Should CEO of CBA take honorary military role?

A former Canadian Bar Association president and one of Canada’s foremost experts on military law are both expressing concern about the appointment of the organization’s chief executive officer to an honorary position with the legal branch of the Department of National Defence.

John Hoyles became honorary colonel to the office of the judge advocate general last February, according to a recent article in the CBA’s electronic newsletter.

According to the article, the position comes with responsibilities that include meeting with lawyers in the judge advocate general’s office “to talk about the importance of their roles” and “helping to educate and raise awareness of lawyers in military towns about the differences between military and civilian law.” The term is for three years with the possibility of renewal.

Eugene Meehan, a former CBA president and a partner at Supreme Advocacy LLP in Ottawa, says the appointment will seriously compromise the CBA’s ability to take positions on military justice issues.

“The problem is that the Canadian Bar Association, by making this honorary appointment, have basically taken themselves out of the game,” says Meehan.

“They diminish their position whereby they can neither speak for nor against any position regarding military justice with credibility.”

Meehan also expresses concern about the fact that the matter of allowing Hoyles to take the position wasn’t subject to a formal vote before the CBA council.

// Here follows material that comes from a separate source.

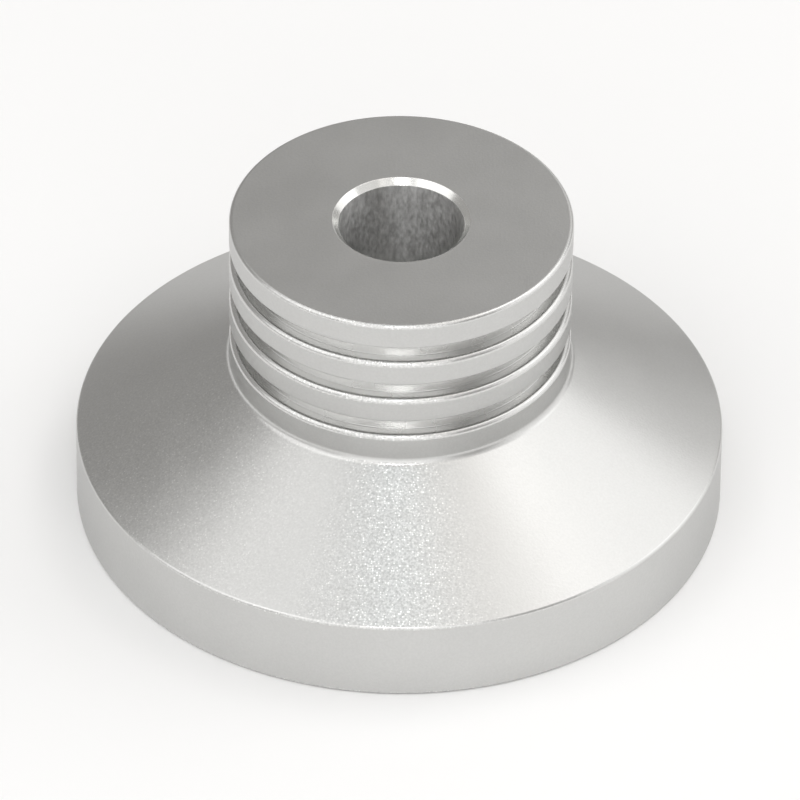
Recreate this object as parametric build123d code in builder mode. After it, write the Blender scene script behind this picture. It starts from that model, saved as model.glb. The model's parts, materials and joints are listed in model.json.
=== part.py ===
from build123d import *
import os

# A turned adapter, all in one piece, that centres a record with a large hole on a narrow spindle.
# Sizes are in millimetres. The turning axis is Z and the flat underside lies on Z = 0.

# What the adapter mates with, and the gap left all round at each of the two fits
record_hole_diameter = 38.2
record_clearance = 0.1
spindle_diameter = 7.2
spindle_clearance = 0.05

# Seat: the straight rim that fills the hole of the record
seat_height = 5.0

# Shoulder: the cone that leads the record down to the seat
shoulder_rise = 5.0

# Grip: the straight neck, a stack of equal lands and grooves above one taller land
grip_diameter = 20.0
land_height = 1.6
bottom_land_height = 1.9
groove_count = 3
groove_width = 1.1
groove_depth = 0.8

# Corners: one small chamfer breaks all the turned edges, a fillet eases the root of the neck,
# and the bore has a wider chamfer at both mouths
edge_chamfer = 0.25
grip_root_radius = 0.5
bore_mouth_chamfer = 0.35

# Worked out from the sizes above
seat_radius = record_hole_diameter / 2 - record_clearance
bore_radius = spindle_diameter / 2 + spindle_clearance
grip_radius = grip_diameter / 2
groove_pitch = land_height + groove_width
shoulder_top = seat_height + shoulder_rise
overall_height = shoulder_top + bottom_land_height + groove_count * groove_pitch

# Mid-heights of the grooves, from the top one down
groove_levels = [
    overall_height - land_height - groove_width / 2 - step * groove_pitch
    for step in range(groove_count)
]

os.makedirs("parts", exist_ok=True)

with BuildPart() as adapter_body:
    # Half section on one side of the turning axis, X outwards and Y up
    with BuildSketch(Plane.XZ) as half_section:
        with BuildLine():
            Polyline(
                (0, 0),
                (seat_radius, 0),
                (seat_radius, seat_height),
                (grip_radius, shoulder_top),
                (grip_radius, overall_height),
                (0, overall_height),
                close=True,
            )
        make_face()

        # Turned corners, from the underside up, with a fillet where the neck rises from the cone
        foot, seat_top, grip_root, grip_top = half_section.vertices().filter_by(
            lambda corner: corner.X > bore_radius
        ).sort_by(Axis.Y)
        chamfer([foot, seat_top, grip_top], edge_chamfer)
        grip_root = half_section.vertices().sort_by_distance(grip_root)[0]
        fillet(grip_root, grip_root_radius)

        # Finger grooves: cut square into the neck at each level, with both lips chamfered
        with Locations([(grip_radius, level) for level in groove_levels]):
            Rectangle(
                groove_depth,
                groove_width,
                align=(Align.MAX, Align.CENTER),
                mode=Mode.SUBTRACT,
            )
        groove_lips = half_section.vertices(Select.LAST).group_by(Axis.X)[-1]
        chamfer(groove_lips, edge_chamfer)
    revolve(axis=Axis.Z)

    # Spindle bore, straight through, with a chamfer at the top and underside mouths
    with Locations((0, 0, overall_height)):
        Hole(bore_radius)
    bore_mouths = adapter_body.edges(Select.LAST).filter_by(GeomType.CIRCLE)
    chamfer(bore_mouths, bore_mouth_chamfer)

adapter_body.part.label = "adapter_body"
export_step(adapter_body.part, "parts/adapter_body.step")
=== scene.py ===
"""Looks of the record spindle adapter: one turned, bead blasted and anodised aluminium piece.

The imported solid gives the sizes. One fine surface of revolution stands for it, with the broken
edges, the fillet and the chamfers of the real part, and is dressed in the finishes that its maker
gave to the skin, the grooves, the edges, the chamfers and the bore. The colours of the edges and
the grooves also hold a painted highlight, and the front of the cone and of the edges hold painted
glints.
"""

import json
import logging
import math
from dataclasses import dataclass, field
from enum import Enum

import bpy
import numpy as np
from mathutils import Matrix, Vector

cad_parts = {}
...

“Why wasn’t there a vote before the national council?” he asks.

“That’s odd.”

Michel Drapeau, a retired colonel with the Canadian Armed Forces, author of the only annotated text on the National Defence Act, and an adjunct professor of law at the University of Ottawa, agrees that Hoyles now faces “at the very least an appearance” of a conflict of interest.

“Because of his position, he is in some ways a Siamese twin,” says Drapeau. If Hoyles were now to speak of military justice issues, “I’d be the first to say, ‘You’re advocating for something that you’re very close to and a part of,’” he says.

“Effectively, he’s being silenced in that particular field.”

Moreover, according to Drapeau, the appointment comes at a time of increased interest in the idea of putting the Canadian military justice system under civilian authority, something that’s already the case in Britain, Germany, France, and other European countries.

“Increasingly, there is a clamour, if not for change, certainly for a review of some of the aspects of the National Defence Act as written,” he says.

The CBA “should be taking a position and being at the forefront, but they’re not. They’re being totally, totally, totally silent,” he adds.

The CBA has also been unusually silent about other issues related to military justice, according to Meehan and Drapeau, who cite those described in the report by former Supreme Court justice Marie Deschamps on sexual misconduct and sexual harassment in the Canadian Armed Forces this spring.

But CBA president Michele Hollins strongly denies that Hoyles’ appointment should suggest even the perception of a conflict of interest.

“I think that to allege a conflict or even a perceived conflict is in my view to misunderstand the role of the CEO and, I think, the nature of the honour,” says Hollins.

On the one hand, she says, Hoyles’ new position wouldn’t allow him to influence policy at the judge advocate general; on the other, his existing position as chief executive officer doesn’t allow him to affect CBA policy.

“This is in all respects an honorary appointment, it’s an honorary title,” she says.

“So, certainly, he’s got no operational role or policy role with JAG. . . . I’m sort of struggling to understand what Mr. Drapeau does not understand about an honorary title. In terms of his role with the Canadian Bar Association, the CEO . . . does not set policy, particularly on issues of advocacy. The position of the organization on any given issue is determined by the volunteer leadership, reflective of the membership. It is not determined by staff.”

She says the executive examined the matter very carefully when questions of this sort first arose and satisfied themselves that Hoyles’ new position wouldn’t place him in any sort of conflict.

CBA rules, she says, don’t require it to put a matter like Hoyles’ appointment to a vote before the national council.

“The executive officers have the ability to make that decision and did. We have the authority to do that,” she says.

Asked about the CBA’s alleged silence on military justice issues such as the Deschamps report, Hollins points to work done by the association’s women lawyers forum on sexual harassment. “This kind of thing fits directly into that, so we didn’t think that [the Deschamps report] necessarily required a separate response given that we are expressly and clearly well aware of the issues of sexual harassment in our society in general and are beginning that conversation with our own profession,” she says.

David Bright, a partner at Boyne Clarke LLP in Halifax who practises military law, says he doesn’t see a problem with Hoyles’ appointment.

“I don’t see it as a conflict. I’m an honorary colonel at one of the air force bases here, which never caused a conflict problem for me. I defend without hesitation. It’s an honorary position and very much a PR position.”

The only conceivable conflict with Hoyles’ role, says Bright, would be if the CBA wanted to speak out against the judge advocate general. But the CBA, he notes, normally speaks out on legislation rather than particular institutions.

“I can’t recall the Canadian Bar [Association] ever being critical of an organization,” says Bright.